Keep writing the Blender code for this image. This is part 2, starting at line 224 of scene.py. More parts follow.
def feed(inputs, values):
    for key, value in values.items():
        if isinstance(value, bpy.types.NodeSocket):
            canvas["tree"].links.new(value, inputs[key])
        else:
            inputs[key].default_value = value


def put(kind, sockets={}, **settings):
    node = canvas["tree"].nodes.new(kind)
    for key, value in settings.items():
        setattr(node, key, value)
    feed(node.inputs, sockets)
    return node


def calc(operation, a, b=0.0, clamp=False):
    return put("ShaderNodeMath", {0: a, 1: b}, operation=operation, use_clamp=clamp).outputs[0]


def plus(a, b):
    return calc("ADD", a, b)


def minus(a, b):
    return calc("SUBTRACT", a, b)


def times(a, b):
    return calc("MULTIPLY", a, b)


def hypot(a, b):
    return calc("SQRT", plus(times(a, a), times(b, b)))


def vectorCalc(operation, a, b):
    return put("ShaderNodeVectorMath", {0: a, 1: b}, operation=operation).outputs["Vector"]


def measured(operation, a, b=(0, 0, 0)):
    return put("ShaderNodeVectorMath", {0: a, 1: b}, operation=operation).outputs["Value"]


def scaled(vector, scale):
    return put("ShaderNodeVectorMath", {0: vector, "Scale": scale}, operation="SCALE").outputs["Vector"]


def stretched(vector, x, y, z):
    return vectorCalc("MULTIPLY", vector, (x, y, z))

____

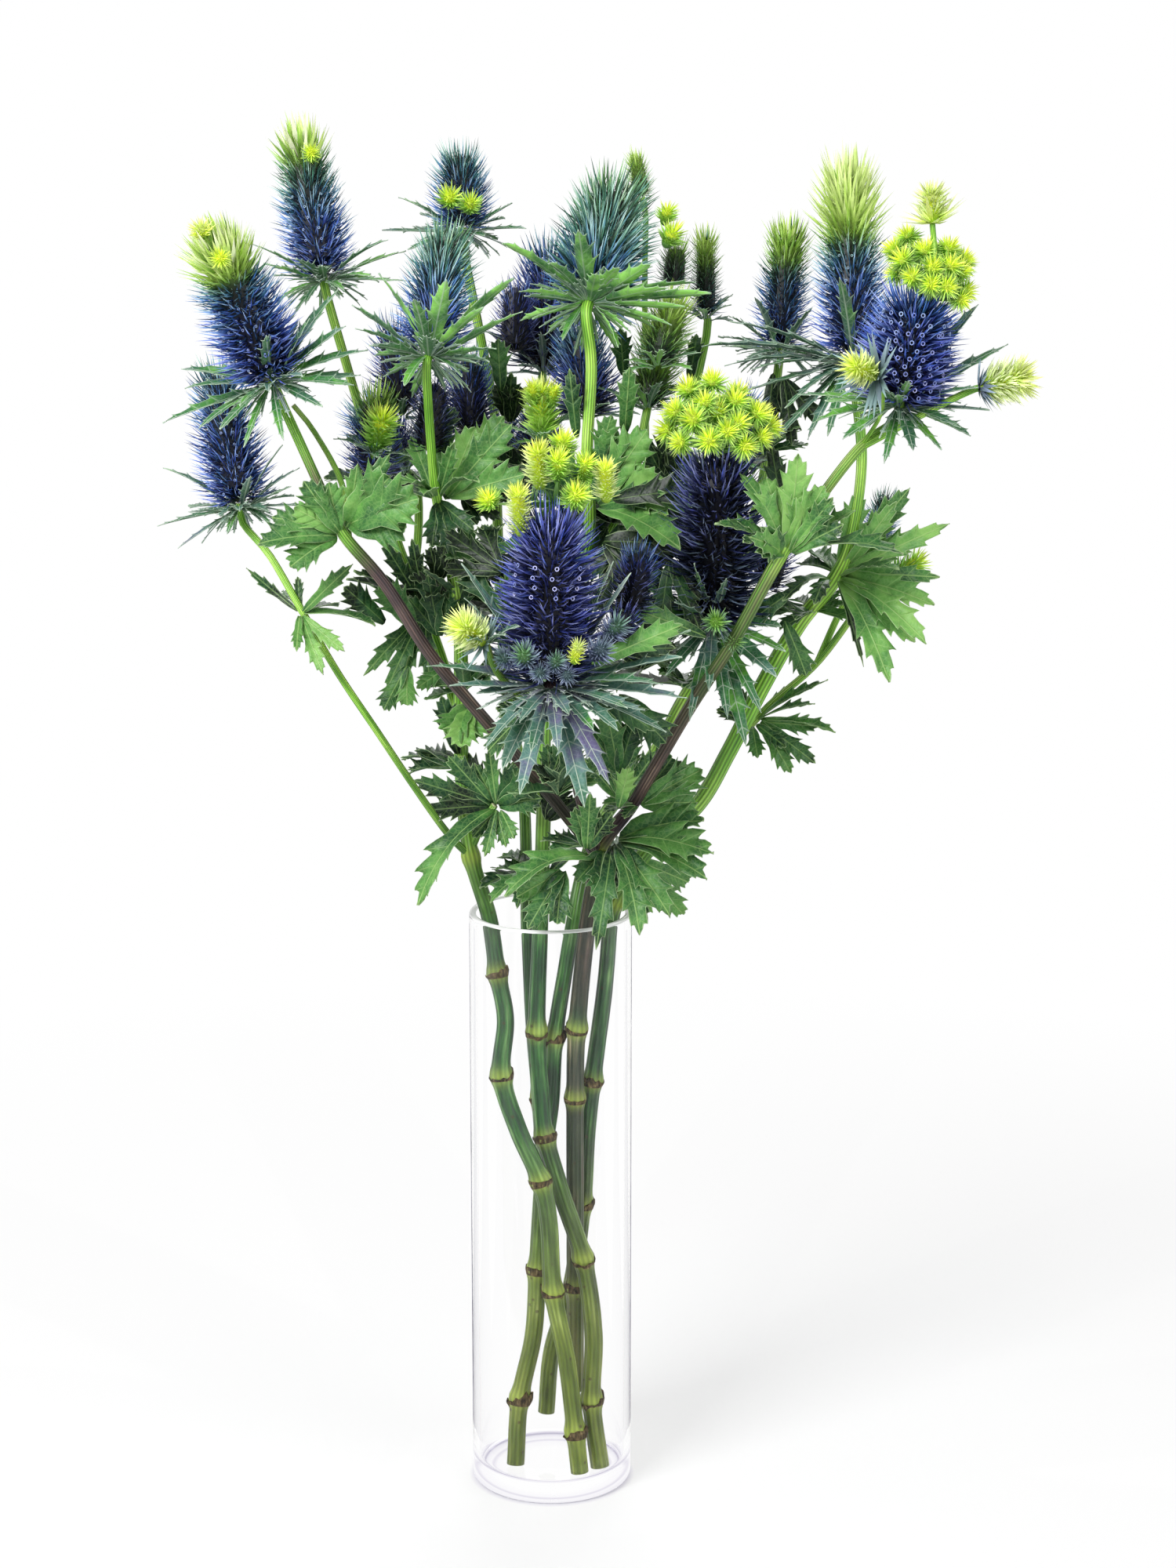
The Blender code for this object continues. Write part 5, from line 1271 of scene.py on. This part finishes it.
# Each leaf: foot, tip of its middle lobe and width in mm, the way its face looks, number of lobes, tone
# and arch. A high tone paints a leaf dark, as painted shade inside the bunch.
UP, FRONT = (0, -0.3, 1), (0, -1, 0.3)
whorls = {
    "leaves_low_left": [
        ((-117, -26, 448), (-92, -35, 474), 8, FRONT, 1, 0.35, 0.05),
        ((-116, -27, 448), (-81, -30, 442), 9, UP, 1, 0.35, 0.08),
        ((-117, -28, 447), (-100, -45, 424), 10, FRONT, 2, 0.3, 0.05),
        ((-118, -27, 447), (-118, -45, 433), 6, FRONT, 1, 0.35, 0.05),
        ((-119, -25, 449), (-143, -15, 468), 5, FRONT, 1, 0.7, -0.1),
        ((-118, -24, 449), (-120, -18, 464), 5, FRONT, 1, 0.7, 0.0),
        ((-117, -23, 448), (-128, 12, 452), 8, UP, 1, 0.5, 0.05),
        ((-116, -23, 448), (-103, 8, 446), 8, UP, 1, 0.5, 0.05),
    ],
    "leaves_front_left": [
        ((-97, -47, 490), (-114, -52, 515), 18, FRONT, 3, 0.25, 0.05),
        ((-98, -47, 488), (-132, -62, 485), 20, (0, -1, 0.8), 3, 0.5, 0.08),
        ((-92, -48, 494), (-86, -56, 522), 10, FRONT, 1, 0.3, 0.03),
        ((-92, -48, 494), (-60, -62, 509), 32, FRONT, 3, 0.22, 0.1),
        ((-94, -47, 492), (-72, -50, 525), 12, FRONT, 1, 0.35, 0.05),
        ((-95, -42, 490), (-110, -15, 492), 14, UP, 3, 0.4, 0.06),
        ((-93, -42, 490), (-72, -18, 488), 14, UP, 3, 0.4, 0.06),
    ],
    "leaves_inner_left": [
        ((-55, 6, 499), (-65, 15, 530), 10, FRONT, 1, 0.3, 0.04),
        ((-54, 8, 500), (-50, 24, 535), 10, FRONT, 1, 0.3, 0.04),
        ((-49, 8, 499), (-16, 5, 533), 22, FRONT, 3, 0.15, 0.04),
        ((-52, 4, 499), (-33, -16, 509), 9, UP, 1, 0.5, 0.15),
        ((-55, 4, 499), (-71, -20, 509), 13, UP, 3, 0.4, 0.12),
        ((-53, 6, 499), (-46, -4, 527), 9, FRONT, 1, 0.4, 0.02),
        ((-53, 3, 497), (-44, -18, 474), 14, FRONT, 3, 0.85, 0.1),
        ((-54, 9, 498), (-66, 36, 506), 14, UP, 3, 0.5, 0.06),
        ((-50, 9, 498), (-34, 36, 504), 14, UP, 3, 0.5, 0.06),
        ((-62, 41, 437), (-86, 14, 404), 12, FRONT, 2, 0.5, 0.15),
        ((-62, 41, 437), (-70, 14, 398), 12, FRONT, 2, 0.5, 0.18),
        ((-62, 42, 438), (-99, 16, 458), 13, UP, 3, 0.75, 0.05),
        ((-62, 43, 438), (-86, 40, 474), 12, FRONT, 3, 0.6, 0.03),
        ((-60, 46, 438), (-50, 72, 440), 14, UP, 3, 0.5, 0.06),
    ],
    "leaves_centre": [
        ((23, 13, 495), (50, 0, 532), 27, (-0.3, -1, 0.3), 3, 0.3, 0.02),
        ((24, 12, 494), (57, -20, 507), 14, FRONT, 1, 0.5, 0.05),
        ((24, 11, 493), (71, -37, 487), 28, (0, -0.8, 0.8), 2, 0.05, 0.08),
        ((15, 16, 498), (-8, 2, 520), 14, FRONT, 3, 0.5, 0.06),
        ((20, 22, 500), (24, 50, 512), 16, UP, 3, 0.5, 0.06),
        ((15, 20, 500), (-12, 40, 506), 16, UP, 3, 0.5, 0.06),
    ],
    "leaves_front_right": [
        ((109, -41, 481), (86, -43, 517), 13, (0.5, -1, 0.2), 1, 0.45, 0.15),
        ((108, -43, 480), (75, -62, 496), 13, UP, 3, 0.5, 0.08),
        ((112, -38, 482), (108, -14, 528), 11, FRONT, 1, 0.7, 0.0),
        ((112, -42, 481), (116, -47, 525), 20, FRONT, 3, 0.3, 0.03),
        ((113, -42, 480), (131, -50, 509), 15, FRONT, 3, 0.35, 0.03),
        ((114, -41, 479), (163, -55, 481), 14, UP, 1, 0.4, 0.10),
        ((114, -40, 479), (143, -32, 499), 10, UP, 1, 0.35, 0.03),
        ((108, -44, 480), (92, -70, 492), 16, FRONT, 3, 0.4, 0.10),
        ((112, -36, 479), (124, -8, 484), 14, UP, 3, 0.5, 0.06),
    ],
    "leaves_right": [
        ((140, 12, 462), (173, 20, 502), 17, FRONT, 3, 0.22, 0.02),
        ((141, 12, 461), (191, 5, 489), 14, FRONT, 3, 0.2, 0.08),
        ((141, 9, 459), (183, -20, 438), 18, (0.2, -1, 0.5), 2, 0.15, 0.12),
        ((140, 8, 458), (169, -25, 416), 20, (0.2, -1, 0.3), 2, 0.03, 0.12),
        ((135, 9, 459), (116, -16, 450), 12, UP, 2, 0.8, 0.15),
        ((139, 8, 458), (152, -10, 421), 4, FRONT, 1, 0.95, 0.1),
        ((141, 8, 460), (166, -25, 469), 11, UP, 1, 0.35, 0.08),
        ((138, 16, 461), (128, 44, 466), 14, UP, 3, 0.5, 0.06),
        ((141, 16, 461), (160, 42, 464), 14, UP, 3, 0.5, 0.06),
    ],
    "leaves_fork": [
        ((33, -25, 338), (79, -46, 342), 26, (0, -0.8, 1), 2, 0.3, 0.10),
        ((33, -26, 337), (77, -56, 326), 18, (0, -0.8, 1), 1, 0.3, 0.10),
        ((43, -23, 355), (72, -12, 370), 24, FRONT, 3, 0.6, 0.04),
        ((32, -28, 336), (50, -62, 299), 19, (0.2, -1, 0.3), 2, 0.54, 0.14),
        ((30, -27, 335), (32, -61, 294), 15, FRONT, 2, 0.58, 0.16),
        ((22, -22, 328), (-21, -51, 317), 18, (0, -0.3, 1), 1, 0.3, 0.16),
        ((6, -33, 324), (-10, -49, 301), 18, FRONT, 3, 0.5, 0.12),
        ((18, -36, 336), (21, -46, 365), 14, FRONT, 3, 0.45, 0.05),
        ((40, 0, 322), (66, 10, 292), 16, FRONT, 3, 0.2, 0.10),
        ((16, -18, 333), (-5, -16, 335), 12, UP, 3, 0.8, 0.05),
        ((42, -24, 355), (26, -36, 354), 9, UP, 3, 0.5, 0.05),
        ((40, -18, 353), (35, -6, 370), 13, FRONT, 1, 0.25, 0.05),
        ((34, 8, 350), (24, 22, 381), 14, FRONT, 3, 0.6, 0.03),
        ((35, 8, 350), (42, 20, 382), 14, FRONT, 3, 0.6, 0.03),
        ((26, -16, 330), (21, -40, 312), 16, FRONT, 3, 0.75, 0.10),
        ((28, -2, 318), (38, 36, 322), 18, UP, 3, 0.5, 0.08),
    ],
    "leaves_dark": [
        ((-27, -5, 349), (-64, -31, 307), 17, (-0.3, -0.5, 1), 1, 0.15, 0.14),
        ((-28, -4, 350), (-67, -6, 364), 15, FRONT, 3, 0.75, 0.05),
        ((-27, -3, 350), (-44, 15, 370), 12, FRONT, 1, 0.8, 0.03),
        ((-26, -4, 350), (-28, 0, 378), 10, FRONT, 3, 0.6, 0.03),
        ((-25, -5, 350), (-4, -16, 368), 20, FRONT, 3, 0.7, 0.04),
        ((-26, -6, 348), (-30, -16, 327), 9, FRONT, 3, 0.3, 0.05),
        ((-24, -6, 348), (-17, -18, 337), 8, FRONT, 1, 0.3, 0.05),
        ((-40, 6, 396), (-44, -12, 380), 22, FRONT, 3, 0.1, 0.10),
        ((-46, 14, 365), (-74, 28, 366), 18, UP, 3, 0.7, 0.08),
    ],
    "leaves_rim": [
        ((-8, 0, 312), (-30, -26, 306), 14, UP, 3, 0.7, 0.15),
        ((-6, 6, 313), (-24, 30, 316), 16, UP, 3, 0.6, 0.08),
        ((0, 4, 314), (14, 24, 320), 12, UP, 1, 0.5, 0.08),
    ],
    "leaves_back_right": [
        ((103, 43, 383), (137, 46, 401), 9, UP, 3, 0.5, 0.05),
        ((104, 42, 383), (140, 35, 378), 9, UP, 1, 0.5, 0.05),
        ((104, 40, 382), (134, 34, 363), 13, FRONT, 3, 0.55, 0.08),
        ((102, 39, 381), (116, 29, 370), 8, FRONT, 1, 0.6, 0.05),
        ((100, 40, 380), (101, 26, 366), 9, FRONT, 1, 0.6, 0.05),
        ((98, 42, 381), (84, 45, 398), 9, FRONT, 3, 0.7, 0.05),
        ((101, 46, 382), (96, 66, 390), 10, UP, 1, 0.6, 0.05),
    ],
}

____

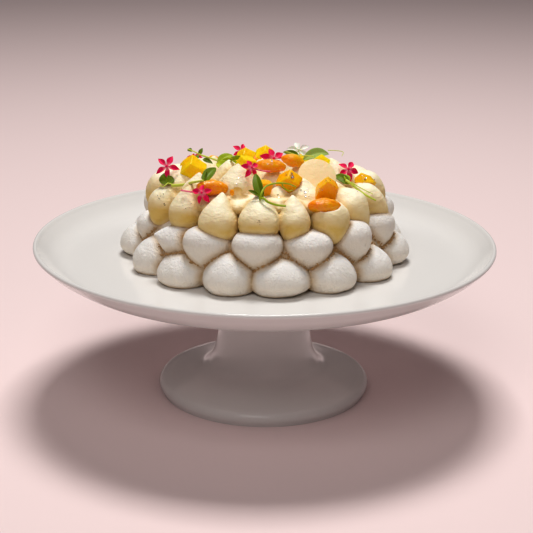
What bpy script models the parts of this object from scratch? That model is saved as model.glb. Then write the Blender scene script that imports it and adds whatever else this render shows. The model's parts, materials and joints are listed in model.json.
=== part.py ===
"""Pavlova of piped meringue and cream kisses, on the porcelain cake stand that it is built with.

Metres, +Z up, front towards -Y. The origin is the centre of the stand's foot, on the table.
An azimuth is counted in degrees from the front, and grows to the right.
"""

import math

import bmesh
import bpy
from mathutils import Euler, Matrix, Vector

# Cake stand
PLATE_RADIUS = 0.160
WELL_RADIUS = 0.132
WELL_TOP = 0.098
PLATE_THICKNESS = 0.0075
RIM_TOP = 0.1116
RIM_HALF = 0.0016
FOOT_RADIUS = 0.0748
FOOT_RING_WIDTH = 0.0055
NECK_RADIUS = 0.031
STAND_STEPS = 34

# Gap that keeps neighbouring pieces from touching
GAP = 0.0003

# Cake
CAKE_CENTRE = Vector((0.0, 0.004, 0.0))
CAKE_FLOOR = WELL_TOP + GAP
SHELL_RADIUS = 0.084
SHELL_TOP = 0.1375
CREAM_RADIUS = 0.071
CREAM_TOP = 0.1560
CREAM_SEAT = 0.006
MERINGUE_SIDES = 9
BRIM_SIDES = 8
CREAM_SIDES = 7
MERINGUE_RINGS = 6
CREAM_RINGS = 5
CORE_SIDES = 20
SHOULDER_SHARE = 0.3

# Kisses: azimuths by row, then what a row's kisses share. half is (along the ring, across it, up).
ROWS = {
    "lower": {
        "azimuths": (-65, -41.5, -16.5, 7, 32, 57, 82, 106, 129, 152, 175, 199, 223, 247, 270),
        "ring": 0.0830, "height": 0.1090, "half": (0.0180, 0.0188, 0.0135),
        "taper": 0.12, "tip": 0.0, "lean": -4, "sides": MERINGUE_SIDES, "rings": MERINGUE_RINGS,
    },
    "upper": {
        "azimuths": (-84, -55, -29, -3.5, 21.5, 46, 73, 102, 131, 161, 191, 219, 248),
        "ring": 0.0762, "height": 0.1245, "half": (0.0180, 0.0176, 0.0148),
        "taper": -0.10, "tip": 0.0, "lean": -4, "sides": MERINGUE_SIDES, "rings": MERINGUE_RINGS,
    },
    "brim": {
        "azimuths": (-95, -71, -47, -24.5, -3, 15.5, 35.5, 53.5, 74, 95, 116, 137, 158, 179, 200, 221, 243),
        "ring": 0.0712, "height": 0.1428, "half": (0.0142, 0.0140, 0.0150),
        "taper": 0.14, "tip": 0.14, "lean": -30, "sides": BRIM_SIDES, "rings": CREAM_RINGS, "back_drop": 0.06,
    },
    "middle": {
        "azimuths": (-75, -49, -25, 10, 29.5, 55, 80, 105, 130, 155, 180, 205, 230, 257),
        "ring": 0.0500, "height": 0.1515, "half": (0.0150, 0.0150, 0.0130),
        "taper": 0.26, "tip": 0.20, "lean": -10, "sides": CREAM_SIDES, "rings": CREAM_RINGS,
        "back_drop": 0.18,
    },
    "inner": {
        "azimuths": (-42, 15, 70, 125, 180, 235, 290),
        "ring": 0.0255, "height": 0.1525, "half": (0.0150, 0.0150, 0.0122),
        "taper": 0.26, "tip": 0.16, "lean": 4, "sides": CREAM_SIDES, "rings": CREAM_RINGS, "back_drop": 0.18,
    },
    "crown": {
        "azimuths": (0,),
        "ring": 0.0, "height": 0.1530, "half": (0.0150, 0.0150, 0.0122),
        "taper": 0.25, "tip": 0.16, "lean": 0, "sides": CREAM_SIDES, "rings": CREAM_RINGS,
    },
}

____

Given problem — Copy all lines in the listing above where the string "object" appears.

Exercise response —
The Blender code for this object continues. Write part 5, from line 1271 of scene.py on. This part finishes it.
What bpy script models the parts of this object from scratch? That model is saved as model.glb. Then write the Blender scene script that imports it and adds whatever else this render shows. The model's parts, materials and joints are listed in model.json.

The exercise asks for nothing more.